Warren then put Becker through a lightning round about the extravagant pay packages they were awarded as their banks were failing.

“In 2019,” Warren said to Becker, “the year after Congress gave you what you wanted and voted to weaken the banking system’s guardrails, you got a 35 percent pay bump.… That same year that you got the pay bump … how many active supervisory issues had the Fed identified and warned your bank about?”

“Senator, I don’t recall the specific number that we would have had in 2019,” said Becker. “I would guess it would be in the [range of] 10 to 15.” 

“Seventeen,” replied Warren.

Then Warren said the FDIC bailout of SVB cost $20 billion. In light of that, “How much of the $40 million [compensation] that you got from loading up SVB bank with risk are you planning to return to the FDIC?”
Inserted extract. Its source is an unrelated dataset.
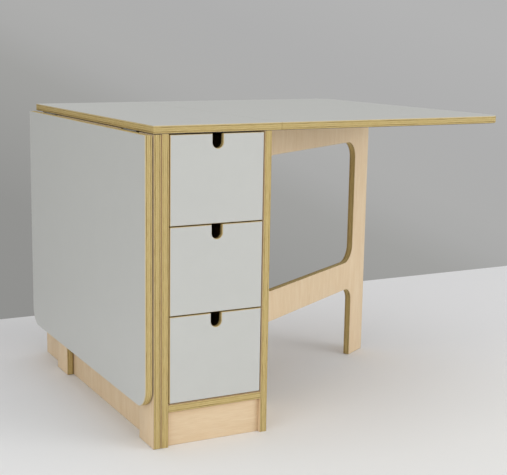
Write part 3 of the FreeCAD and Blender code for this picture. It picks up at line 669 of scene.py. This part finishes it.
# Painted screed, rolled: a pale grey with a faint cloud in it. Painted light makes it a little lighter
# towards the front, and painted shade darkens the far left corner.
screed, paint, screed_shader, screed_place = new_finish("painted_screed")
cloud = node(paint, "TexNoise", {"Vector": screed_place, "Scale": 2.0, "Detail": 2.0})
painted_light_slope = node(paint, "VectorMath", {0: screed_place, 1: PAINTED_LIGHT_TOWARDS}, operation="DOT_PRODUCT")
drift = node(paint, "Math", {0: cloud, 1: FLOOR_CLOUD, 2: painted_light_slope}, operation="MULTIPLY_ADD")
tone = node(paint, "ValToRGB", {"Fac": drift}, ((0.0, FLOOR_AWAY), (0.9, FLOOR_NEAR)))
away = node(paint, "VectorMath", {0: screed_place, 1: PAINTED_SHADE_CORNER}, operation="DISTANCE")
corner = node(paint, "MapRange", {"Value": away, "From Min": PAINTED_SHADE_FADE[0], "From Max": PAINTED_SHADE_FADE[1]})
floor_colour_with_painted_shade = node(paint, "Mix", {"Factor": corner, "A": tone, "B": linear(FLOOR_PAINTED_SHADE)}, data_type="RGBA")
connect(screed_shader, {"Base Color": floor_colour_with_painted_shade, "Roughness": FLOOR_ROUGHNESS})
floor.data.materials.append(screed)

# The room's light is even all round and stronger from above. The camera and reflections see the
# wall's grey in its place, with painted shade low on the left and painted light towards the upper right.
world = bpy.data.worlds.new("studio_room")
bpy.context.scene.world = world
world.use_nodes = True
room = world.node_tree
wall = room.nodes["Background"]
direction = node(room, "TexCoord").outputs["Generated"]
across = node(room, "VectorMath", {0: direction, 1: WALL_RISE}, operation="DOT_PRODUCT")
rise = node(room, "MapRange", {"Value": across, "From Min": WALL_LOW, "From Max": WALL_HIGH})
connect(wall, {"Color": node(room, "ValToRGB", {"Fac": rise}, WALL_GREYS_WITH_PAINTED_SHADE)})
upwards = node(room, "SeparateXYZ", {"Vector": direction}).outputs["Z"]
strength = node(room, "MapRange", {"Value": upwards, "To Min": HORIZON_LIGHT, "To Max": OVERHEAD_LIGHT})
lit = node(room, "Background", {"Color": linear(WHITE), "Strength": strength})
ray = node(room, "LightPath").outputs
seen = node(room, "Math", {0: ray["Is Camera Ray"], 1: ray["Is Glossy Ray"]}, operation="ADD")
seen_through = node(room, "Math", {0: seen, 1: ray["Is Transmission Ray"]}, operation="ADD", use_clamp=True)
mixed = node(room, "MixShader", {"Fac": seen_through, 1: lit, 2: wall})
connect(room.nodes["World Output"], {"Surface": mixed})

for lamp_name, place, watts in LAMPS:
    bpy.ops.object.light_add(type="AREA", location=place)
    lamp = bpy.context.active_object
    lamp.name = lamp_name
    lamp.data.energy = watts
    lamp.data.size = LAMP_SIZE
    lamp.rotation_euler = (LAMP_TARGET - Vector(place)).to_track_quat("-Z", "Y").to_euler()

bpy.ops.object.camera_add(location=CAMERA_PLACE, rotation=[math.radians(angle) for angle in CAMERA_ANGLES])
camera = bpy.context.active_object
camera.name = "studio_camera"
camera.data.sensor_width = SENSOR_WIDTH
camera.data.lens = FOCAL_LENGTH
camera.data.shift_x = SHIFT_RIGHT
bpy.context.scene.camera = camera
bpy.context.scene.view_settings.view_transform = "Standard"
“I promise to cooperate with the regulators,” said Becker. “I know there’s going to be a process review of compensation.”

“I’ll take that as a no,” Warren replied. When Warren put Shay through the same lightning round and asked whether he’d give back any of his compensation, Shay was more forthcoming: “I am not planning to do so, no.”

Senator Kyrsten Sinema, the elusive former Democrat of Arizona, spent much of her time trying to establish with Becker that SVB never hired Goldman Sachs, which advised SVB near the end even as it was buying $21 billion in securities from it, according to a May 4 Financial Times story. I couldn’t quite follow what Sinema was getting at, and I’m not sure Becker could either. But it was exculpatory of Goldman Sachs and probably had something to do with the $84,100 that Goldman has given Sinema since 2017, according to the Open Secrets database. Sinema read into the record another Financial Times piece from today about the matter that suggests Goldman did not behave improperly, even though nobody at the hearing was especially interested in pursuing the Goldman angle in the first place.

Everybody else was having too much fun beating up Shay, Howell, and especially Becker. I’m not too fine a person to say that I thoroughly enjoyed watching them absorb the blows.